Best of all, my partner-in-life and research, Dr Lynne Taylor, has also had her research accepted. So we will get to experience Birmingham together.
It means a 3rd consecutive experience of a UK summer, following on from my Glasgow University funded research in 2023 and my IASH/Edinburgh University funded research in 2024.
Saturday, March 22, 2025
introducing spiritual practices
I’m researching spiritual practices. The project is part of a Psychology and Theology Cross training fellowship, funded by John Templeton, that extends over 12 months.
I’m researching the social impact of spiritual practices. I could research by reading Scripture or exploring church history or reading books that seek to describe and explain spiritual practices. But I’m curious about how people respond to spiritual practices.
So I’m looking for people willing to explore spiritual practices over 8 sessions and to give feedback on their experiences in several ways, including several surveys, two focus groups and keeping and individual journey.
This week I offered an introductory session in a local Christian congregation to consenting adults. Arriving to an empty church, I noticed they had several couches in their foyer. I pulled several chairs around the couches into a circle and got myself organised.
Each couch and chair got a Bible verse and a post-it note. During the session, people would choose a brightly coloured pen to underline a key phrase that stood out to them from the Bible passage and write down their ideal snacks that I could provide to sustain us through our sessions. I got out a Bible and my go-to book, The Spiritual Disciplines Handbook by Adele Calhoun. I laid out my teaching notes, along with my research diary and pen for taking my own notes as people shared.
It was great to be researching with people, beginnning a conversation about their experiences of spiritual practices and what it might mean to “learn to live freely and lightly” (Matthew 11:30, The Message).
Thursday, December 05, 2024
social impact of religious practices: pilots and letter boxes
I’m researching the social impact of selected religious practices. The 12 month research project is funded by John Templeton, located in the University of Birmingham and administered through the University of Otago, where I am a Research Affiliate with the Centre for Theology and Public Issues.
I am using an action research approach, in which I invite people to share a selected religious practice for a period of time. I conduct a survey at the start and end, using several established psychological scales, to explore if participants experience any changes in aspects of social connection and human flourishing. I ask participants to keep a journal, writing weekly about their experience of the practice. I also host a focus group in which participants reflect together on their experience of the religious practice. These three modes of gathering information uncover how religious practices are experienced in relation to social aspects.

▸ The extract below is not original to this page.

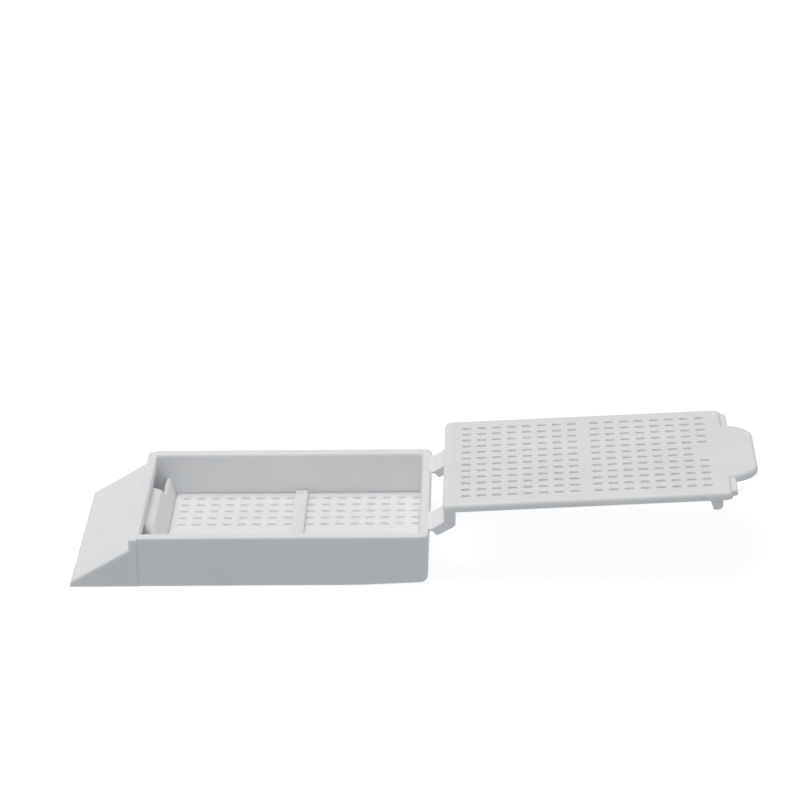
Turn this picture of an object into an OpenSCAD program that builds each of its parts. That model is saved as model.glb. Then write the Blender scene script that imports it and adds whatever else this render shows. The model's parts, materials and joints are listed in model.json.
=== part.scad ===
// Perforated tissue tray with a slanted label end and a fold-over perforated lid.
// Frame: origin at the centre of the tray's underside, +X towards the hinge end, +Z up.
// The lid is drawn open, as it is moulded.

/* [Tray] */
// Length from the label tip to the hinge end
tray_len = 41; // [38:0.5:50]
// Width across the label end's cheeks
tray_w = 28.5; // [26:0.5:36]
// Height from the underside to the rim of the side walls
tray_h = 5.95; // [5.5:0.05:8]
// How far the label end and its lip lie below that rim
rim_step = 0.15; // [0:0.01:0.3]
// Thickness of the side walls at the rim
side_t = 1.5; // [1.2:0.1:1.9]
// Thickness of the hinge-end wall at the rim
end_t = 1.1; // [0.9:0.1:1.6]
// Thickness of the floor
floor_t = 1.1; // [0.8:0.1:1.4]
// How far the outer faces lean in from rim to underside
outer_draft = 0.16; // [0:0.02:0.3]
// How far the inner faces lean in from rim to floor
inner_draft = 0.34; // [0:0.02:0.4]
// How far the side walls stand back from the cheeks
wall_inset = 0.06; // [0.02:0.01:0.15]
// Radius of the upright corners at the hinge end
corner_r = 0.9; // [0.4:0.1:1.1]
// Radius of the bottom edge at the hinge end
foot_r = 0.85; // [0.3:0.05:1]

/* [Label end] */
// Length of the slanted writing panel, seen from above
label_run = 6.8; // [5:0.1:8.5]
// Height of the blunt tip
tip_h = 0.6; // [0.4:0.1:1]
// Step from the lip down to the top of the panel
lip_step = 1.3; // [1:0.1:1.6]
// Thickness of the panel
panel_t = 1.1; // [0.8:0.1:1.4]
// How far the cheeks reach past the panel, over the side walls' ends
cheek_lap = 1; // [0.8:0.05:1.1]

/* [Front wall] */
// Thickness of the lip at the top
lip_t = 1.2; // [1:0.1:1.6]
// Height of the lip's inner face
lip_h = 1.2; // [0.9:0.1:1.4]
// Thickness of the bulkhead under the lip
bulkhead_t = 0.7; // [0.5:0.05:0.9]
// Distance from the lip's inner face to the foot of the catch wall
catch_foot = 2.2; // [1.8:0.1:2.6]
// Distance from the lip's inner face to the top edge of the catch wall
catch_top = 1; // [0.7:0.1:1.4]
// Drop of the catch wall's roof from the lip to its top edge
catch_fall = 0.34; // [0.1:0.02:0.5]
// Half the length of the catch wall that touches the lip
catch_half = 5.2; // [4:0.1:6.5]
// Length over which the catch wall leaves the lip and falls to its ends
catch_sweep = 1.9; // [1.5:0.1:5.5]
// Height of the catch wall's ends above the underside
catch_end_h = 3.1; // [2.4:0.1:3.4]
// Thickness of the catch wall's ends at the top
catch_end_t = 0.45; // [0.35:0.05:0.7]
// Length of each core opening in the floor behind the catch wall
pocket_len = 4.7; // [3:0.1:5]
// Distance from a core opening to the side wall
pocket_side = 0.4; // [0.2:0.05:1]

/* [Floor slots] */
// Length of a floor slot
slot_l = 0.95; // [0.7:0.05:1.2]
// Width of a floor slot
slot_w = 0.6; // [0.4:0.05:0.9]
// Distance between floor slots along the tray
pitch_x = 1.78; // [1.5:0.01:2]
// Distance between floor rows, which leave a plain band of two such steps in the middle
pitch_y = 2.1; // [1.6:0.05:2.4]
// Extra distance between the two halves of a row
mid_gap = 0.87; // [0.6:0.01:1.2]
// Distance from the last slot's centre to the hinge-end wall's rim
slot_margin = 0.78; // [0.75:0.01:1.5]
// Least distance from an outer row's centre line to the side wall
row_margin = 1.7; // [1:0.05:2.5]
// Width of the cross rib
rib_w = 1.5; // [0.9:0.1:1.5]
// Height of the cross rib above the floor
rib_h = 0.4; // [0.2:0.05:0.8]

/* [Lid] */
// How far the closed lid's hinge edge stands in from the tray's end
lid_setback = 0.45; // [0.3:0.05:0.8]
// How far the closed lid reaches over the lip
lid_lap = 0.35; // [0.2:0.05:1]
// How far the lid's sides stand in from the side walls' outer faces
lid_side_gap = 0.39; // [0.2:0.01:0.8]
// Thickness of the lid
lid_t = 0.95; // [0.8:0.05:1.2]
// Radius of the lid's corners
lid_corner = 0.8; // [0.4:0.1:1.5]
// Length of a lid slot
lid_slot_l = 1.05; // [0.7:0.05:1.2]
// Width of a lid slot
lid_slot_w = 0.6; // [0.4:0.05:0.9]
// Distance between lid slots along the lid
lid_pitch_x = 1.78; // [1.5:0.01:2]
// Distance between lid rows
lid_pitch_y = 2; // [1.6:0.05:2.4]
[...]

In November, I gained ethics approval.
In December, I began a pilot. Undertaking a pilot allows me to get things up and running. It also gives me feedback on different parts of the research, testing the questions I am asking and understanding how much time is involved.
This pilot involves working with a local congregation who have an established religious practice. During Advent, the congregation are invited into four weeks of slowing and silence in daily life. This is facilitated by lighting a candle for a defined period of time. The practice occurs during the worship service. People are also invited to take and light a candle daily in their homes, as a way of continuing the practice in daily life. During Advent, the length of silence slowly increases (in this case, one minute in week one, two minutes in week two, and so on). Could this practice, of slowing and being silent, impact social connection and human flourishing?
In this pilot, I am testing two of my three modes of data gathering. Participants interested in being part of the research have given their ethical consent. They have each been sent a survey. They have also been given a journal, in which they are invited to respond each week to four questions about their experience.
Which meant that this week my time as a researcher included dropping journals in letter boxes and wondering what people will write, as they reflect on their experience of this particular religious practice. Such is the joy of undertaking empirical research into the real life experiences of religious practices in daily life.
The social impact of selected religious practices research project is one of seven different research projects I am currently involved in. For example, I’m also involved in researching digital activism, experiences of reading out loud, knitting as craftivism and race, justice and mission in the history of Oceania. Plus I’m undertaking longitudinal evaluations of different interventions in two church organisations and have just wrapped up a project writing resources to encourage ecological readings of Advent and Christmas Bible readings.